LONDON (AP) — A British court ruled Monday that an extremist cleric described as one of Europe's leading al-Qaida operatives should be released on bail.
After six years in custody, Abu Qatada could be freed within days under stringent conditions, a judge at the Special Immigration Appeals Commission in London said.
Abu Qatada has been fighting to be released after the European Court of Human Rights ruled last month he should not be deported to face terror charges in Jordan due to fears that evidence obtained by torture would be used against him.
The British government wants to keep him in a high security prison while continuing a legal fight to have him deported.
Abu Qatada — whose real name is Omar Mahmoud Mohammed Othman — is an extremist Muslim preacher from Jordan who has been described in both Spanish and British courts as a leading al-Qaida figure in Europe.
A Palestinian-Jordanian citizen, Abu Qatada arrived in Britain in 1993 and was detained in 2002 under anti-terrorism laws that at the time allowed suspected terrorists to be held in jail without charge.
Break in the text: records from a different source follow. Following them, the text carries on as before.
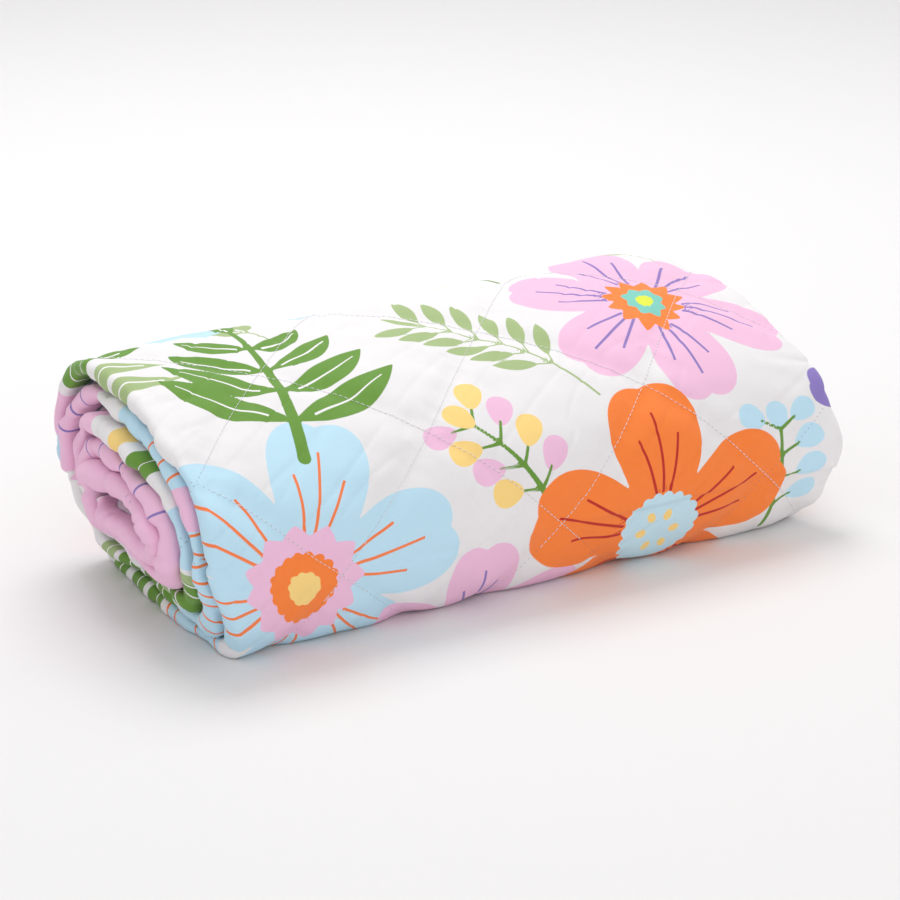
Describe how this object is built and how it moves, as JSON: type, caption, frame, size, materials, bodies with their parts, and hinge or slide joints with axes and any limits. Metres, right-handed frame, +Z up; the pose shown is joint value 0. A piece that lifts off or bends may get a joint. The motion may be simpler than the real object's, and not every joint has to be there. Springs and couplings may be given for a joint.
{
  "type": "camp blanket",
  "caption": "Quilted picnic and camp blanket in a bold flower print, folded in thirds and rolled into a flattened bundle.",
  "frame": {"origin": "on the ground plane, under the middle of the roll's bounding box", "axes": "+X along the roll from the end with the open spiral to the other end, +Z up, -Y towards the side that faces a viewer when the tail is at the back"},
  "size_m": [0.4618, 0.2234, 0.1526],
  "materials": {
    "face_cloth": "printed brushed polyester, matt, off-white ground with large flowers",
    "batting": "white polyester wadding",
    "back_cloth": "plain pale blue woven polyester, matt",
    "thread": "white polyester sewing thread",
    "care_label": "blank white woven tape"
  },
  "bodies": {
    "root": {"face_cloth": "face_cloth", "batting": "batting", "back_cloth": "back_cloth", "quilting_rising_1": "thread", "quilting_rising_2": "thread", "quilting_rising_3": "thread", "quilting_rising_4": "thread", "quilting_falling_1": "thread", "quilting_falling_2": "thread", "quilting_falling_3": "thread", "quilting_falling_4": "thread", "tail_topstitching": "thread", "care_label": "care_label"}
  },
  "joints": []
}
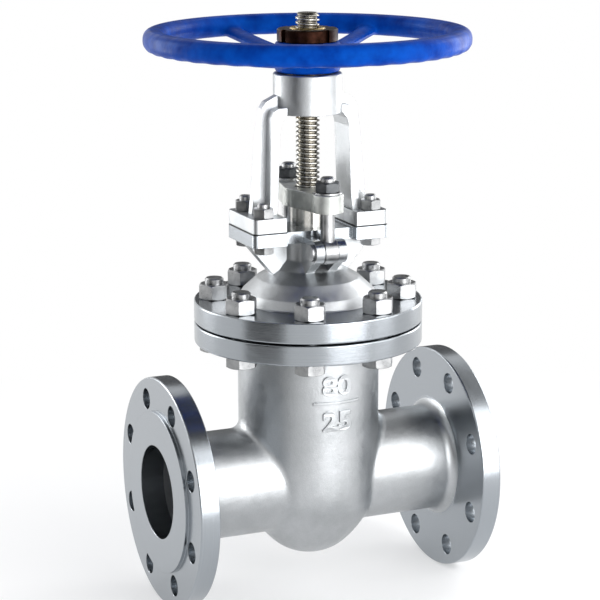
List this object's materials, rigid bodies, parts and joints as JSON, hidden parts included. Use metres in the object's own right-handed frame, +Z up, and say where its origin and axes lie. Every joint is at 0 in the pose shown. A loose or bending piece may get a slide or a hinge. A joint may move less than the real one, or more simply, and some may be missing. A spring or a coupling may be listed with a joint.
{
  "type": "gate valve",
  "caption": "Flanged rising-stem wedge gate valve with bolted bonnet, open yoke, bolted gland and a spoked handwheel.",
  "frame": {"origin": "centre of the inlet flange's raised face, on the pipe axis", "axes": "+X along the pipe towards the outlet, +Z up along the stem, +Y to the back"},
  "size_m": [0.28, 0.274, 0.496],
  "materials": {
    "cast_stainless": "blasted stainless castings with turned flanges",
    "blue_paint": "glossy thick blue paint",
    "zinc_steel": "zinc-plated",
    "dark_steel": "blackened",
    "green_grey_paint": "satin",
    "stainless": "turned",
    "gate_steel": "cast, with machined seat bands",
    "brown_bronze": "dark oxidised bronze",
    "brass": "machined",
    "graphite": "matt, compressed graphite"
  },
  "bodies": {
    "valve_body": {"body": "cast_stainless", "seat_ring_inlet": "stainless", "seat_ring_outlet": "stainless", "bonnet_gasket": "graphite", "bonnet": "cast_stainless", "bonnet_bolts": "zinc_steel", "bonnet_nuts": "zinc_steel", "backseat_bushing": "stainless", "packing_washer": "stainless", "packing_ring_1": "graphite", "packing_ring_2": "graphite", "packing_ring_3": "graphite", "packing_ring_4": "graphite", "packing_ring_5": "graphite", "yoke": "cast_stainless", "yoke_bolts": "zinc_steel", "yoke_nuts": "zinc_steel", "thrust_washer_lower": "stainless", "thrust_washer_upper": "stainless", "yoke_retainer_ring": "dark_steel", "eyebolt_front": "zinc_steel", "eyebolt_rear": "zinc_steel", "eyebolt_pin_front": "zinc_steel", "eyebolt_pin_rear": "zinc_steel"},
    "stem_assembly": {"stem": "stainless", "gate": "gate_steel"},
    "wheel_assembly": {"handwheel": "blue_paint", "stem_nut": "brass", "wheel_key": "zinc_steel", "lock_nut": "brown_bronze"},
    "gland_assembly": {"gland": "stainless", "gland_flange": "green_grey_paint", "gland_washers": "zinc_steel"},
    "gland_nut_a": {"gland_nut_front": "dark_steel"},
    "gland_nut_b": {"gland_nut_rear": "dark_steel"}
  },
  "joints": [
    {"name": "handwheel_spin", "type": "hinge", "parent": "valve_body", "child": "wheel_assembly", "pos_m": [0.14, 0, 0.36], "axis": [0, 0, 1], "range_deg": [0, 7920]},
    {"name": "stem_lift", "type": "slide", "parent": "valve_body", "child": "stem_assembly", "axis": [0, 0, 1], "range_m": [0, 0.088]},
    {"name": "gland_nut_front_spin", "type": "hinge", "parent": "gland_assembly", "child": "gland_nut_a", "pos_m": [0.14, -0.041, 0.258], "axis": [0, 0, 1], "range_deg": [0, 1029]},
    {"name": "gland_nut_rear_spin", "type": "hinge", "parent": "gland_assembly", "child": "gland_nut_b", "pos_m": [0.14, 0.041, 0.258], "axis": [0, 0, 1], "range_deg": [0, 1029]},
    {"name": "gland_slide", "type": "slide", "parent": "valve_body", "child": "gland_assembly", "axis": [0, 0, 1], "range_m": [0, 0.005]}
  ],
  "couplings": [
    {"joint": "stem_lift", "follows": "handwheel_spin", "m_per_rad": 0.00063662},
    {"joint": "gland_nut_front_spin", "follows": "gland_slide", "rad_per_m": 3590.4},
    {"joint": "gland_nut_rear_spin", "follows": "gland_slide", "rad_per_m": 3590.4}
  ]
}
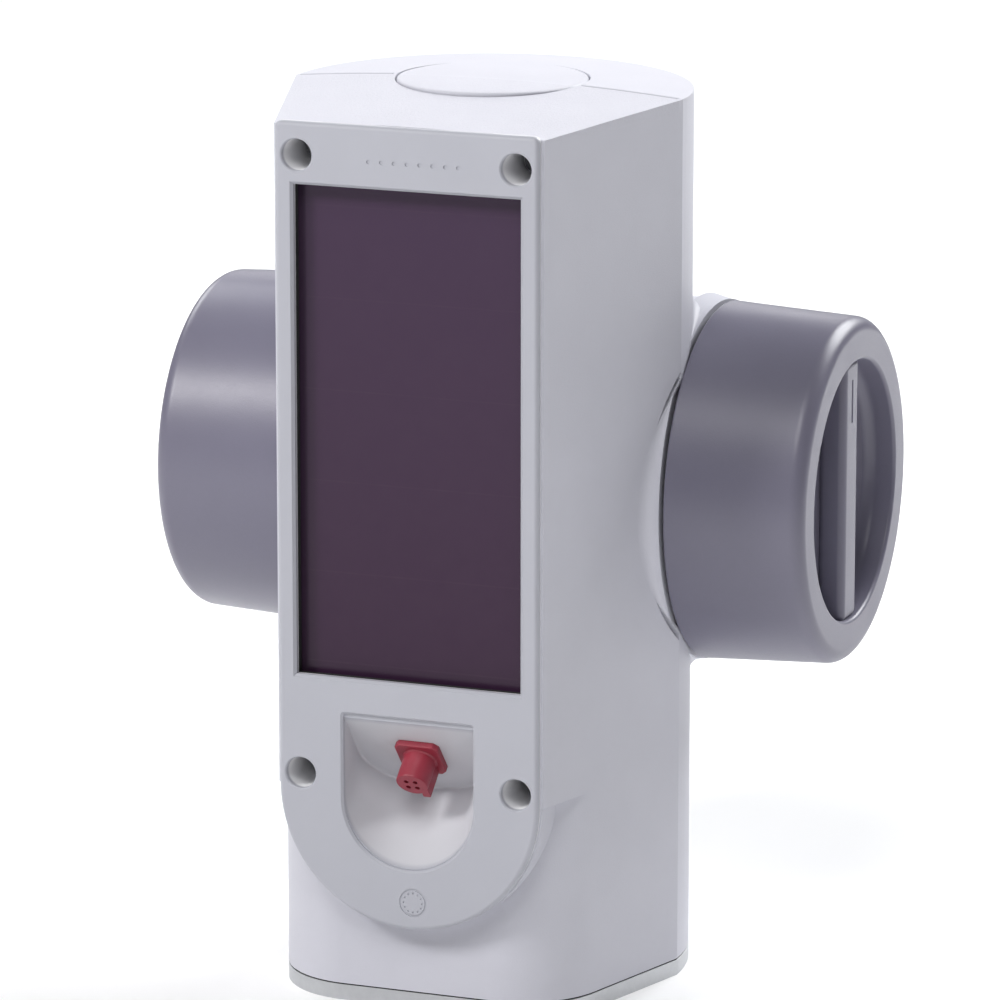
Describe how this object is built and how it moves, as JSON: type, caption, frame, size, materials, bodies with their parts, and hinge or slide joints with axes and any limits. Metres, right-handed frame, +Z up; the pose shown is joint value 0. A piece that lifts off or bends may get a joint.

Alhough Abu Qatada was released in 2005 when the unpopular law was overturned, he was kept under surveillance and arrested again within months and held pending his deportation to face terrorism charges in Jordan.
He was convicted in absentia in Jordan of terrorist offenses related to two alleged bomb plots in 1999 and 2000, and would face a retrial there if deported from Britain.
Abu Qatada has never faced criminal charges in Britain, but authorities in the U.K. have accused him of advising militants and raising money for terrorist attacks.